Yep, this process is ultimately about becoming conscious of ourselves and our relationships. And apparently to the founders of modern recovery, prayer is an important part of being able to do that. Here is what co-founder of AA, Bill Wilson, wrote in his sequel to the Big Book, The 12 Steps and 12 Traditions: “A.A.’s Twelve Steps are a group of principles, spiritual in their nature, which, if practiced as a way of life, can expel the obsession to drink and enable the sufferer to become happily and usefully whole.”

I would like to add in a quote from Mother Teresa: “I used to believe prayer changes things, but now I know prayer changes us and we change things.” Now here is what AA’s Big Book says about prayer:

“I earnestly advise every alcoholic to read this book through, and though perhaps he came to scoff, he may remain to pray.” William D. Silkworth, MD – (“The Doctor’s Opinion”- Preface to Alcoholics Anonymous Big Book)

“God is everything or he is nothing. God either is or he isn’t. What was our choice to be?” Pg. 53. Pg. 59 “We asked His protection and care with complete abandon.”

And Here Is How Prayer Applies To The Steps:
Third Step

Pg. 63: God, I offer myself to Thee – to build with me and do with me as Thou wilt. Relieve me of the bondage of self, that I may better do Thy will. Take away my difficulties, that victory over them may bear witness to those I would help of Thy Power, Thy Love and Thy Way of Life. May I do Thy will always!”

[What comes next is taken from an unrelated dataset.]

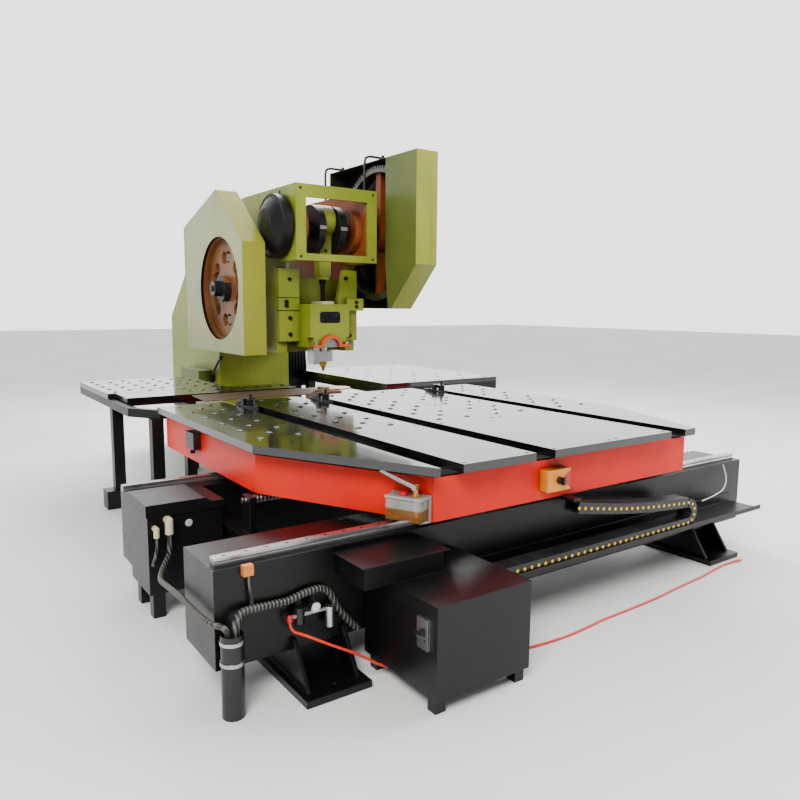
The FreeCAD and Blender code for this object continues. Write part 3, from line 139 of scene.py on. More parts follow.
class Finish:
    """A material under way; spot is the place on the piece, in metres."""

    def __init__(self, name):
        self.material = bpy.data.materials.new(name)
        self.material.use_nodes = True
        self.tree = self.material.node_tree
        self.tree.nodes.clear()
        self.spot = self.node("ShaderNodeTexCoord", out="Object")

    def node(self, kind, settings=None, sockets=None, out=0):
        made = self.tree.nodes.new(kind)
        for name, value in (settings or {}).items():
            setattr(made, name, value)
        for name, value in (sockets or {}).items():
            if isinstance(value, Wire):
                self.tree.links.new(value.socket, made.inputs[name])
            elif isinstance(value, tuple) and made.inputs[name].type == "RGBA":
                made.inputs[name].default_value = (*value[:3], 1)
            else:
                made.inputs[name].default_value = value
        return Wire(self, made.outputs[out])

    def mix(self, first, second, share, way="MIX"):
        return self.node("ShaderNodeMix", {"data_type": "RGBA", "blend_type": way},
                         {0: share, 6: first, 7: second}, out=2)

    def noise(self, scale, detail=4.0, stretch=None, rough=0.6):
        place = self.spot
        if stretch:
            place = self.node("ShaderNodeVectorMath", {"operation": "MULTIPLY"},
                              {0: place, 1: stretch})
        return self.node("ShaderNodeTexNoise", {},
                         {"Vector": place, "Scale": scale, "Detail": detail, "Roughness": rough})

    def axis(self, n):
        return self.node("ShaderNodeSeparateXYZ", {}, {0: self.spot}, out=n)

    def bump(self, height, depth, strength, base=None):
        sockets = {"Height": height, "Distance": depth, "Strength": strength}
        if base:
            sockets["Normal"] = base
        return self.node("ShaderNodeBump", {}, sockets)

    def soft(self, radius):
        return self.node("ShaderNodeBevel", {"samples": 4}, {"Radius": radius})

    def edges(self, soft):
        """How far a softened normal leans from the face: 0 on the flat, rising at an edge."""
        flat = self.node("ShaderNodeNewGeometry", out="Normal")
        lean = self.node("ShaderNodeVectorMath", {"operation": "DOT_PRODUCT"},
                         {0: flat, 1: soft}, out="Value")
        return 1 - lean

    def painted_shade_mask(self, reach, low=0.2, high=0.8):
        """Mask for painted shade in hollows: 0 deep in a corner or a cavity, 1 out in the open."""
        open_air = self.node("ShaderNodeAmbientOcclusion", {"samples": 5},
                             {"Distance": reach}, out="AO")
        return open_air.between(low, high)

    def close(self, **sockets):
        named = {name.replace("_", " "): value for name, value in sockets.items()}
        shader = self.node("ShaderNodeBsdfPrincipled", {}, named)
        result = self.tree.nodes.new("ShaderNodeOutputMaterial")
        self.tree.links.new(shader.socket, result.inputs[0])
        return self.material


def rgb(red, green, blue):
    """A shop colour card's 0-255 values as light."""
    return tuple((c / 255 / 12.92) if c < 11 else ((c / 255 + 0.055) / 1.055) ** 2.4
                 for c in (red, green, blue))


def dress(material, *names):
    """One finish over the whole of each node."""
    for name in names:
        slots = nodes[name].data.materials
        slots.clear()
        slots.append(material)


def dress_where(name, material, test):
    """The same node, another finish on the faces that pass the test of place and normal."""
    mesh = nodes[name].data
    mesh.materials.append(material)
    for face in mesh.polygons:
        if test(face.center, face.normal):
            face.material_index = len(mesh.materials) - 1


def rubber(name, colour, dusty, rough=0.5, weave=900.0):
    """Rubber and soft plastic: dust in patches, a fine skin, dull shine."""
    f = Finish(name)
    dust = f.noise(7, 5)
    skin = f.noise(weave, 2)
    shade = f.mix(colour, dusty, dust.between(0.45, 0.8) * 0.6)
    shade = f.mix(shade, (0.02, 0.018, 0.016), f.noise(2.6, 3).between(0.55, 0.8) * 0.35)
    return f.close(Base_Color=shade, Roughness=dust * 0.25 + (rough - 0.1),
                   Normal=f.bump(skin, 0.0004, 0.5))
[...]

Pg. 67 – Resentment: “We asked God to help us show them the same tolerance, pity, and patience that we would cheerfully grant a sick friend. When a person offended we said to ourselves, “This is a sick man. How can I be helpful to him? God save me from being angry. Thy will be done.”

Pg. 68 – Fear: “We ask Him to remove our fear and direct our attention to what He would have us be.”

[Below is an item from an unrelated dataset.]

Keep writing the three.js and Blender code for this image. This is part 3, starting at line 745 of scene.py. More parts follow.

Pg. 69 – Sex: “We asked God to mold our ideals and help us live up to them.”

Pg. 69 – Sex: “In meditation, we ask God what we do about each specific matter.”

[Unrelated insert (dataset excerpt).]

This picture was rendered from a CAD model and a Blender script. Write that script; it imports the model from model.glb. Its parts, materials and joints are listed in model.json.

Pg. 70 – Sex: “To sum up about sex: We pray for the right ideal, for guidance in each questionable situation, for sanity and for strength to do the right thing.”

Fifth Step

Pg. 75: “We thank God from the bottom of our heart that we know Him better.”

Pg. 75: “We ask if we have omitted anything”

Sixth Step

Pg. 76: “If we still cling to something we will not let go, we ask God to help us be willing.”

Seventh Step

Pg. 76: “My Creator, I am now willing that You should have all of me, good and bad. I pray that You now remove from me every single defect of character which stands in the way of my usefulness to you and my fellows. Grant me strength, as I go out from here, to do Your bidding. Amen”

Eighth Step

Pg. 76: “If we haven’t the will to do this, we ask until it comes.”

Ninth Step

Pg. 79 – Legal Matters: “We ask that we be given strength and direction to do the right thing, no matter what the personal consequences might be.”

Pg. 80 – Others Affected: “If we have obtained permission, have consulted with others, asked God to help.”

Pg. 82 – Infidelity: “Each might pray about it, having the other one’s happiness uppermost in mind.”

Pg. 83 – Family: “So we clean house with the family, asking each morning in meditation that our Creator show us the way of patience, tolerance, kindliness and love.”

Tenth Step

Pg. 84: “Continue to watch for selfishness, dishonesty, resentment and fear. When these crop up, we ask God at once to remove them.”

Pg. 85: “Everyday is a day when we must carry the vision of God’s will into all our activities. “How can I best serve Thee – Thy will (not mine) be done.”

Eleventh Step

Pg. 86 – Night: “After mediation on the day just completed, We ask God’s forgiveness and inquire what corrective measures should be taken.”

Pg. 86 – Morning: “Before we begin our day, we ask god to direct our thinking, especially asking that it be divorced from self-pity, dishonest or self-seeking motives.”

Pg. 86 – Morning: “In thinking about our day, We ask God for inspiration, an intuitive thought or decision.”

Pg. 87 – Morning: “We usually conclude the period of mediation with a prayer that we be shown all through the day what our next step is to be, that we be given whatever we need to take care of such problems. We especially ask for freedom from self-will, and are careful to make no requests for ourselves only We may ask for ourselves, however, if others will be helped. We are careful never to pray for our own selfish ends.”

Pg. 87-88 – All Day: “As we go through the day we pause, when agitated or doubtful, and ask for the right thought or action.”

Twelfth Step

Pg. 164:Ask Him in your morning meditation what you can do each day for the man who is still sick. The answers will come IF your own house is in order.”

Regardless of what you do or don’t like about prayer, it is an integral part of the 12 Step program. So much so, I would have to conclude that connection with God has been a critical ingredient in transforming my life. I really don’t believe that my life would have changed as dramatically as it has without it. Of course you get to decide if it does or does not work for you but I would like to ask you to approach it as mentioned above before dismissing it. Its worked for billions of people, so odds are in your favor that it will work for you too.